After the management of an embattled garment factory this week refused to follow a government order to reinstate 19 dismissed union leaders and activists, unionists and observers are at a divergence of opinion over how the state should respond.
“It’s fairly unprecedented,” Dave Welsh, country director for labour rights group Solidarity Center, said. “The government has sort of gone out on a limb.”
Three days after a deadly November 12 garment worker riot in the capital, during which a bystander was killed by a police bullet, the Ministry of Labour sent an order to SL Garment Processing (Cambodia) Ltd dictating that it rehire the workers within 15 days.
Acquiescence could have ended a more than three-month strike.
Joseph Kee Leung Lee, director of SL International Holdings, declined to comment over the phone yesterday.
The case will now move to court, Sat Sakmoth, secretary of state at the Labour Ministry, said.
“It is [SL’s] right if they want the court to solve the case,” Sakmoth said of SL. “They accused us of putting pressure on employers and investors, so let them work with the court.”

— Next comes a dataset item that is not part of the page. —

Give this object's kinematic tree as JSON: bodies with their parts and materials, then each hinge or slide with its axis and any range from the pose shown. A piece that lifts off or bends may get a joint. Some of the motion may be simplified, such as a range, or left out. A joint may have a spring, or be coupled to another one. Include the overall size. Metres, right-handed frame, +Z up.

But in labour disputes, court proceedings have often proved a futile effort for unions, as judges disproportionately favour management, Moeun Tola, head of the labour program at the Community Legal Education Center, said.
If the Labour Ministry is serious about ending the strike, Tola said, it should suspend SL’s exporting licence, a move that would cripple the company – which supplies to Sweden-based H&M and US-based Gap Inc – possibly forcing it to submit to the ministry’s order.
“I think the time is now, because it has already taken so long for the SL strike to be resolved,” Tola said.
While the Labour Ministry could take this course, Sakmoth said, ministry officials believe it would cause greater harm than good.
Kong Athit, vice president of the Coalition of Cambodian Apparel Workers’ Democratic Union (C.CAWDU), which represents a large majority of SL employees – including the 19 in question – agrees that suspending SL’s exporting licence would prove counterproductive. But in his experience, Cambodian courts are ill-equipped in handling labour disputes.
In previous labour cases, courts have taken years to come to a decision, and even when it ruled in the union’s favour, did not enforce the verdict, Athit said.
“I think if they bring it to court it will be a big disaster; this case is very complicated, and the court in Cambodia is not specialised in labour.”
The only viable solution Athit sees is continued negotiation and calling for international buyers to apply pressure to the factory. But considering how these tactics have worked so far, even this strategy is questionable.
“I’m optimistic, but not very optimistic,” Athit said.